STORED RECORDS:
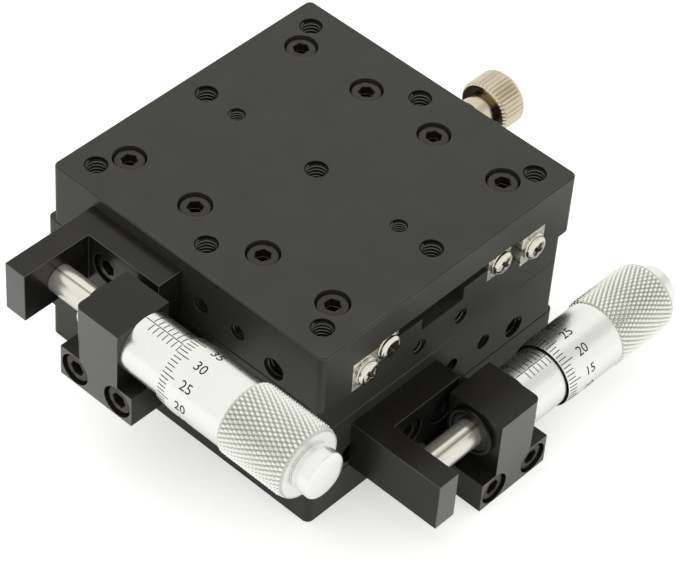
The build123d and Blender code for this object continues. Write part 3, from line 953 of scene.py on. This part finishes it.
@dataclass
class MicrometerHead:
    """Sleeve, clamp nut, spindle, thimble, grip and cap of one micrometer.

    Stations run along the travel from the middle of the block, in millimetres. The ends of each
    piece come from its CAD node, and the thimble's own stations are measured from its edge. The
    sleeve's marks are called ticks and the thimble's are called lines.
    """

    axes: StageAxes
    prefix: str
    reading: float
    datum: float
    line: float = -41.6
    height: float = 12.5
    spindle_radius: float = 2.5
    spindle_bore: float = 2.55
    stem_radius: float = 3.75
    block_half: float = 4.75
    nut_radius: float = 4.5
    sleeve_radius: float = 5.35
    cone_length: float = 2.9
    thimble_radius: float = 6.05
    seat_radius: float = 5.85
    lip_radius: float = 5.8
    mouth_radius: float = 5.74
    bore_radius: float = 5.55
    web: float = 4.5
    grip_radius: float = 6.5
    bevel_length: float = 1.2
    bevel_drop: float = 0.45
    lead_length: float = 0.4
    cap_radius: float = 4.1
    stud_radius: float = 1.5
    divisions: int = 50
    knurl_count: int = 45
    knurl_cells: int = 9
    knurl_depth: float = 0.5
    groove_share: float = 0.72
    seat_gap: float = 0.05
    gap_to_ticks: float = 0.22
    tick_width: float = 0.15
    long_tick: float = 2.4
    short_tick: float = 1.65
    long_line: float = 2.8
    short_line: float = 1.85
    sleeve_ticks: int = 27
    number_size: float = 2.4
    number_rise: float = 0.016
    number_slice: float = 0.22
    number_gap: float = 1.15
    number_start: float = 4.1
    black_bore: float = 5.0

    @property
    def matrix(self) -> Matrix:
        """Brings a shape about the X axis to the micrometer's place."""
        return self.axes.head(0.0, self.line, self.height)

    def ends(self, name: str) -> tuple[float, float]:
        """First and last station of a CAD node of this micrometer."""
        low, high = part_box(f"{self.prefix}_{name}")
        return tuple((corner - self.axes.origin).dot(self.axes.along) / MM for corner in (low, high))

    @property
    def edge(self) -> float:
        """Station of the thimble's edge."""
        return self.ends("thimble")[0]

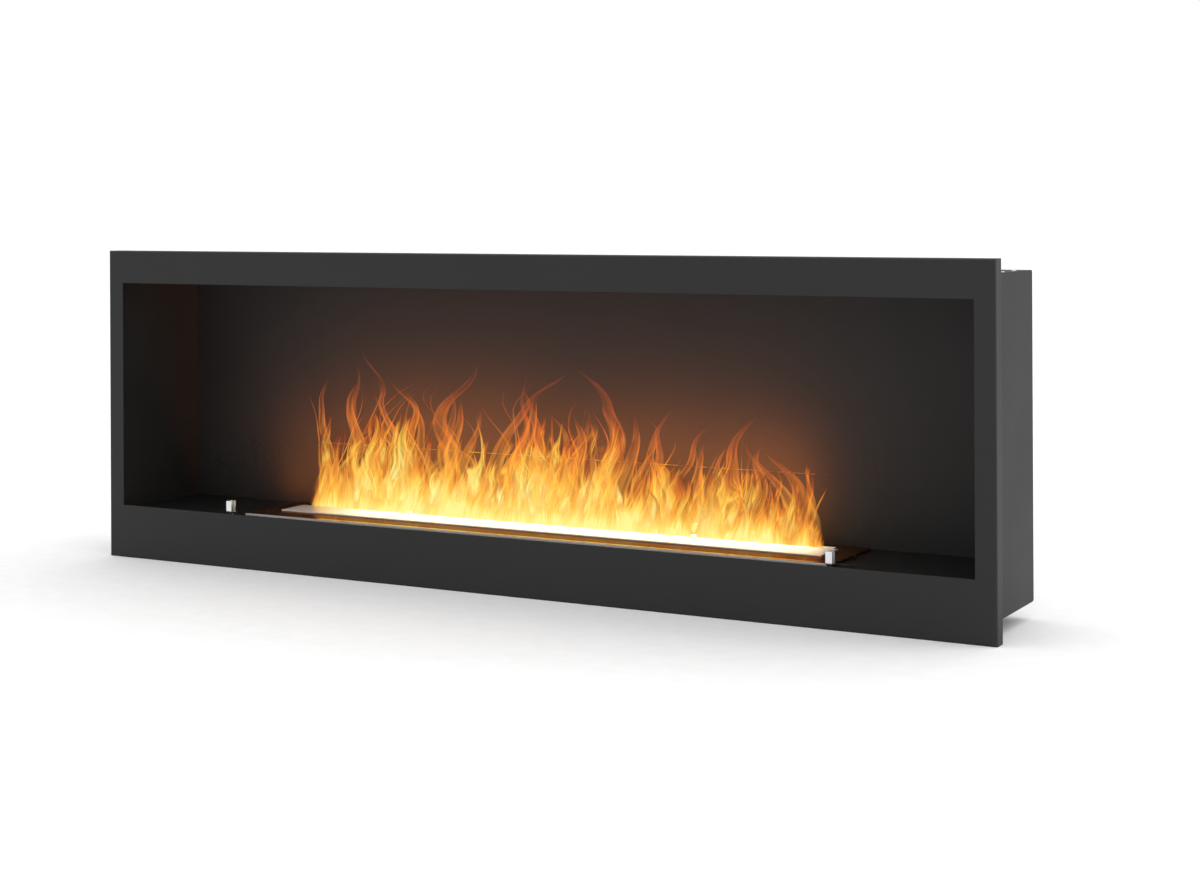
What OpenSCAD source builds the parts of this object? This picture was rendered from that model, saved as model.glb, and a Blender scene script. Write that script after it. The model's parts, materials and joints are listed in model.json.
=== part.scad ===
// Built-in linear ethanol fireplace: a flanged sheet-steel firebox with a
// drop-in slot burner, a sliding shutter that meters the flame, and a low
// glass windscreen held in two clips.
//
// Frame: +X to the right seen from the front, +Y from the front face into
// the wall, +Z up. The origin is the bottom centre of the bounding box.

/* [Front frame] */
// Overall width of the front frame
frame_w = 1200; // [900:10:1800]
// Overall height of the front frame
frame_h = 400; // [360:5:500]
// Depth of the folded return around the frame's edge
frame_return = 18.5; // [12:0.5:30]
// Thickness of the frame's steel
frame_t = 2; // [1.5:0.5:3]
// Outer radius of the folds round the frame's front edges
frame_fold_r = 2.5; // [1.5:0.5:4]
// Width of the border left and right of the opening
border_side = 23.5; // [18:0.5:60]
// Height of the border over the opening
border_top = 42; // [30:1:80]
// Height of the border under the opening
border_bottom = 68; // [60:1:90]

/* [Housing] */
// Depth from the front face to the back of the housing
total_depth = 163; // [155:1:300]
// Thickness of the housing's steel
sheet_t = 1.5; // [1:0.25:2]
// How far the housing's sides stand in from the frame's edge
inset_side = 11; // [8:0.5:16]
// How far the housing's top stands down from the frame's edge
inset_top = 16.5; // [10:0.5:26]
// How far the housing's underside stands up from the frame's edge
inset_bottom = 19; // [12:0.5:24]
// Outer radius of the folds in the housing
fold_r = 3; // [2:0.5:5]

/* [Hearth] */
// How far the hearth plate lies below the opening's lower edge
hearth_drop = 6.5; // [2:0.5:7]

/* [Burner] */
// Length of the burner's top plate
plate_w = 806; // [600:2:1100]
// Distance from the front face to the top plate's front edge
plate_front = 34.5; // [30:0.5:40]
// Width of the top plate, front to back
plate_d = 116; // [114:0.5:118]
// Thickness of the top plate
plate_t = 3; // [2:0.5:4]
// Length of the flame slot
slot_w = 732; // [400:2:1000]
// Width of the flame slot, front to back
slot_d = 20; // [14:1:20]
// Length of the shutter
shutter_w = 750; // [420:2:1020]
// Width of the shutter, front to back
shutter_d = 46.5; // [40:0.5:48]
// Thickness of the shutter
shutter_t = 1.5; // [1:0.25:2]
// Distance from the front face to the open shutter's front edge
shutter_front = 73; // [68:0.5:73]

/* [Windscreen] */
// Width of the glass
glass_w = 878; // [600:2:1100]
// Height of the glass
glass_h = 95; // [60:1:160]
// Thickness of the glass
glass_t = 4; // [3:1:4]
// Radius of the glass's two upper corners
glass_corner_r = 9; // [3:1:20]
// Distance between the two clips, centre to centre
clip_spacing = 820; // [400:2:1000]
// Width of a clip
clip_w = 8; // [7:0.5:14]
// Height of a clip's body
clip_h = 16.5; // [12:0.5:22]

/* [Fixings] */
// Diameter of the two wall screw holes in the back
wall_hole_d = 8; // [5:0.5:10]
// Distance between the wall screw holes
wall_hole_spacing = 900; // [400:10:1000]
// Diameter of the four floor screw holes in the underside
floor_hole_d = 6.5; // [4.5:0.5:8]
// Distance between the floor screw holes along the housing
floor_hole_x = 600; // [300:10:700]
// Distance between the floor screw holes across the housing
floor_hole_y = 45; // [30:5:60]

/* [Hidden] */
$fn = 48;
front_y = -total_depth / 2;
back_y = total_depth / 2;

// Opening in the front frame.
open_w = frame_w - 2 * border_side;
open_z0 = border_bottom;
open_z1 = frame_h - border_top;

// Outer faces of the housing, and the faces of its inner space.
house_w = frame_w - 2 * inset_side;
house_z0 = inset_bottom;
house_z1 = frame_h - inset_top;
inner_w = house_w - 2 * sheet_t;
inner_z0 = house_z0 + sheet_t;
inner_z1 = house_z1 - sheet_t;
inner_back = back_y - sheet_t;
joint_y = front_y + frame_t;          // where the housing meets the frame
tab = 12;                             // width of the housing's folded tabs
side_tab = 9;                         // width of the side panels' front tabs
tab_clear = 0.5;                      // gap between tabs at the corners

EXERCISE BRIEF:
Take the listing above and write it out again exactly.

EXERCISE RESPONSE:
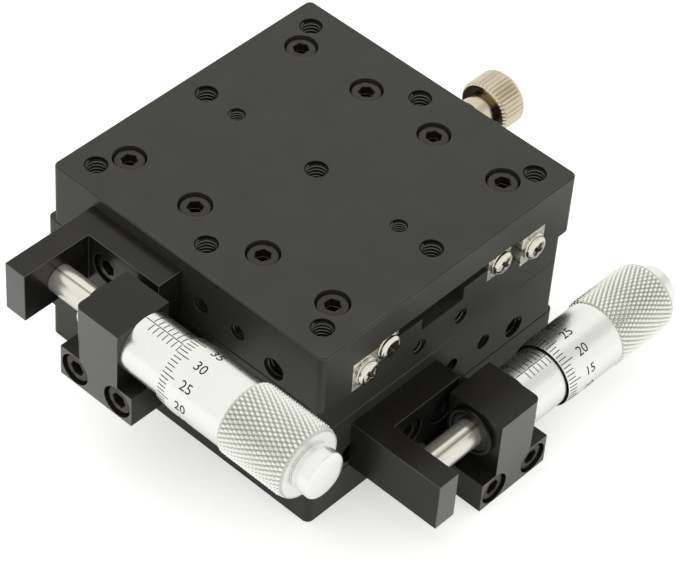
The build123d and Blender code for this object continues. Write part 3, from line 953 of scene.py on. This part finishes it.
@dataclass
class MicrometerHead:
    """Sleeve, clamp nut, spindle, thimble, grip and cap of one micrometer.

    Stations run along the travel from the middle of the block, in millimetres. The ends of each
    piece come from its CAD node, and the thimble's own stations are measured from its edge. The
    sleeve's marks are called ticks and the thimble's are called lines.
    """

    axes: StageAxes
    prefix: str
    reading: float
    datum: float
    line: float = -41.6
    height: float = 12.5
    spindle_radius: float = 2.5
    spindle_bore: float = 2.55
    stem_radius: float = 3.75
    block_half: float = 4.75
    nut_radius: float = 4.5
    sleeve_radius: float = 5.35
    cone_length: float = 2.9
    thimble_radius: float = 6.05
    seat_radius: float = 5.85
    lip_radius: float = 5.8
    mouth_radius: float = 5.74
    bore_radius: float = 5.55
    web: float = 4.5
    grip_radius: float = 6.5
    bevel_length: float = 1.2
    bevel_drop: float = 0.45
    lead_length: float = 0.4
    cap_radius: float = 4.1
    stud_radius: float = 1.5
    divisions: int = 50
    knurl_count: int = 45
    knurl_cells: int = 9
    knurl_depth: float = 0.5
    groove_share: float = 0.72
    seat_gap: float = 0.05
    gap_to_ticks: float = 0.22
    tick_width: float = 0.15
    long_tick: float = 2.4
    short_tick: float = 1.65
    long_line: float = 2.8
    short_line: float = 1.85
    sleeve_ticks: int = 27
    number_size: float = 2.4
    number_rise: float = 0.016
    number_slice: float = 0.22
    number_gap: float = 1.15
    number_start: float = 4.1
    black_bore: float = 5.0

    @property
    def matrix(self) -> Matrix:
        """Brings a shape about the X axis to the micrometer's place."""
        return self.axes.head(0.0, self.line, self.height)

    def ends(self, name: str) -> tuple[float, float]:
        """First and last station of a CAD node of this micrometer."""
        low, high = part_box(f"{self.prefix}_{name}")
        return tuple((corner - self.axes.origin).dot(self.axes.along) / MM for corner in (low, high))

    @property
    def edge(self) -> float:
        """Station of the thimble's edge."""
        return self.ends("thimble")[0]

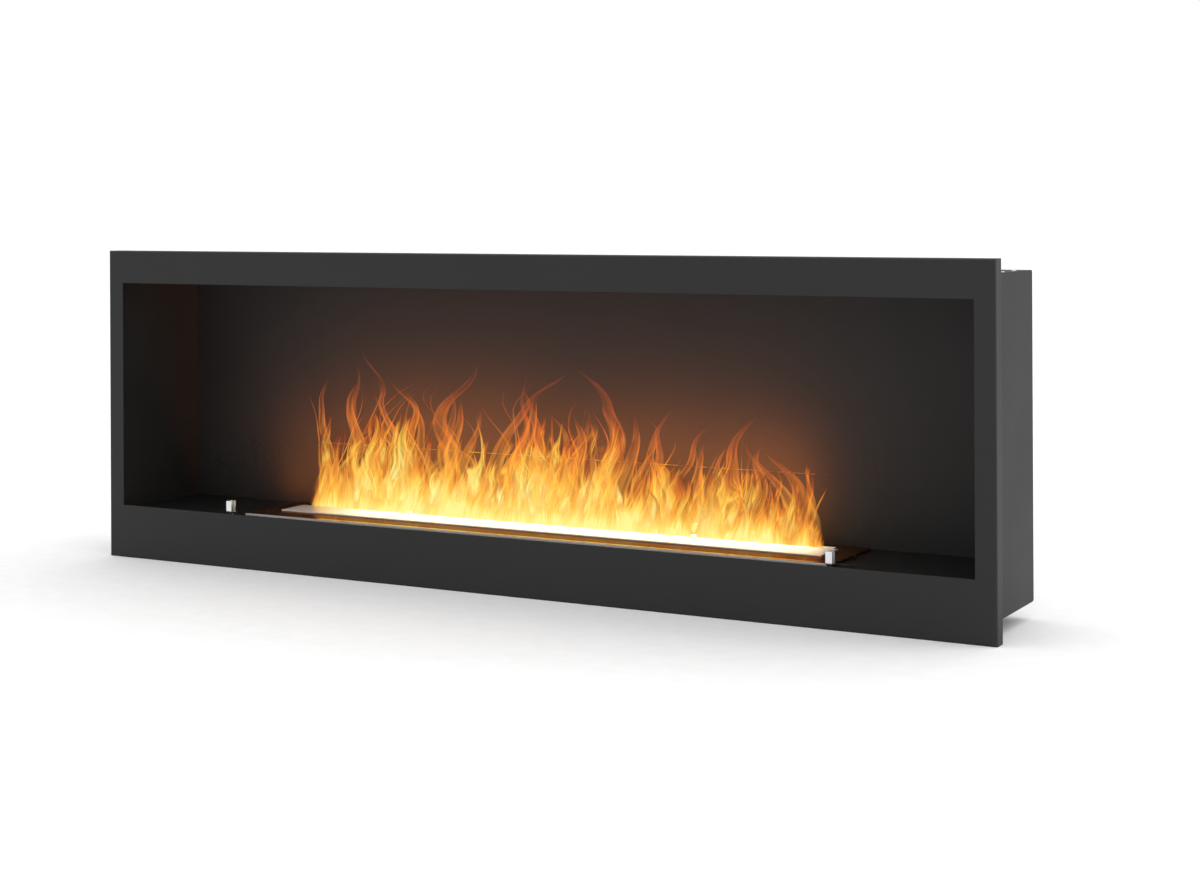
What OpenSCAD source builds the parts of this object? This picture was rendered from that model, saved as model.glb, and a Blender scene script. Write that script after it. The model's parts, materials and joints are listed in model.json.
=== part.scad ===
// Built-in linear ethanol fireplace: a flanged sheet-steel firebox with a
// drop-in slot burner, a sliding shutter that meters the flame, and a low
// glass windscreen held in two clips.
//
// Frame: +X to the right seen from the front, +Y from the front face into
// the wall, +Z up. The origin is the bottom centre of the bounding box.

/* [Front frame] */
// Overall width of the front frame
frame_w = 1200; // [900:10:1800]
// Overall height of the front frame
frame_h = 400; // [360:5:500]
// Depth of the folded return around the frame's edge
frame_return = 18.5; // [12:0.5:30]
// Thickness of the frame's steel
frame_t = 2; // [1.5:0.5:3]
// Outer radius of the folds round the frame's front edges
frame_fold_r = 2.5; // [1.5:0.5:4]
// Width of the border left and right of the opening
border_side = 23.5; // [18:0.5:60]
// Height of the border over the opening
border_top = 42; // [30:1:80]
// Height of the border under the opening
border_bottom = 68; // [60:1:90]

/* [Housing] */
// Depth from the front face to the back of the housing
total_depth = 163; // [155:1:300]
// Thickness of the housing's steel
sheet_t = 1.5; // [1:0.25:2]
// How far the housing's sides stand in from the frame's edge
inset_side = 11; // [8:0.5:16]
// How far the housing's top stands down from the frame's edge
inset_top = 16.5; // [10:0.5:26]
// How far the housing's underside stands up from the frame's edge
inset_bottom = 19; // [12:0.5:24]
// Outer radius of the folds in the housing
fold_r = 3; // [2:0.5:5]

/* [Hearth] */
// How far the hearth plate lies below the opening's lower edge
hearth_drop = 6.5; // [2:0.5:7]

/* [Burner] */
// Length of the burner's top plate
plate_w = 806; // [600:2:1100]
// Distance from the front face to the top plate's front edge
plate_front = 34.5; // [30:0.5:40]
// Width of the top plate, front to back
plate_d = 116; // [114:0.5:118]
// Thickness of the top plate
plate_t = 3; // [2:0.5:4]
// Length of the flame slot
slot_w = 732; // [400:2:1000]
// Width of the flame slot, front to back
slot_d = 20; // [14:1:20]
// Length of the shutter
shutter_w = 750; // [420:2:1020]
// Width of the shutter, front to back
shutter_d = 46.5; // [40:0.5:48]
// Thickness of the shutter
shutter_t = 1.5; // [1:0.25:2]
// Distance from the front face to the open shutter's front edge
shutter_front = 73; // [68:0.5:73]

/* [Windscreen] */
// Width of the glass
glass_w = 878; // [600:2:1100]
// Height of the glass
glass_h = 95; // [60:1:160]
// Thickness of the glass
glass_t = 4; // [3:1:4]
// Radius of the glass's two upper corners
glass_corner_r = 9; // [3:1:20]
// Distance between the two clips, centre to centre
clip_spacing = 820; // [400:2:1000]
// Width of a clip
clip_w = 8; // [7:0.5:14]
// Height of a clip's body
clip_h = 16.5; // [12:0.5:22]

/* [Fixings] */
// Diameter of the two wall screw holes in the back
wall_hole_d = 8; // [5:0.5:10]
// Distance between the wall screw holes
wall_hole_spacing = 900; // [400:10:1000]
// Diameter of the four floor screw holes in the underside
floor_hole_d = 6.5; // [4.5:0.5:8]
// Distance between the floor screw holes along the housing
floor_hole_x = 600; // [300:10:700]
// Distance between the floor screw holes across the housing
floor_hole_y = 45; // [30:5:60]

/* [Hidden] */
$fn = 48;
front_y = -total_depth / 2;
back_y = total_depth / 2;

// Opening in the front frame.
open_w = frame_w - 2 * border_side;
open_z0 = border_bottom;
open_z1 = frame_h - border_top;

// Outer faces of the housing, and the faces of its inner space.
house_w = frame_w - 2 * inset_side;
house_z0 = inset_bottom;
house_z1 = frame_h - inset_top;
inner_w = house_w - 2 * sheet_t;
inner_z0 = house_z0 + sheet_t;
inner_z1 = house_z1 - sheet_t;
inner_back = back_y - sheet_t;
joint_y = front_y + frame_t;          // where the housing meets the frame
tab = 12;                             // width of the housing's folded tabs
side_tab = 9;                         // width of the side panels' front tabs
tab_clear = 0.5;                      // gap between tabs at the corners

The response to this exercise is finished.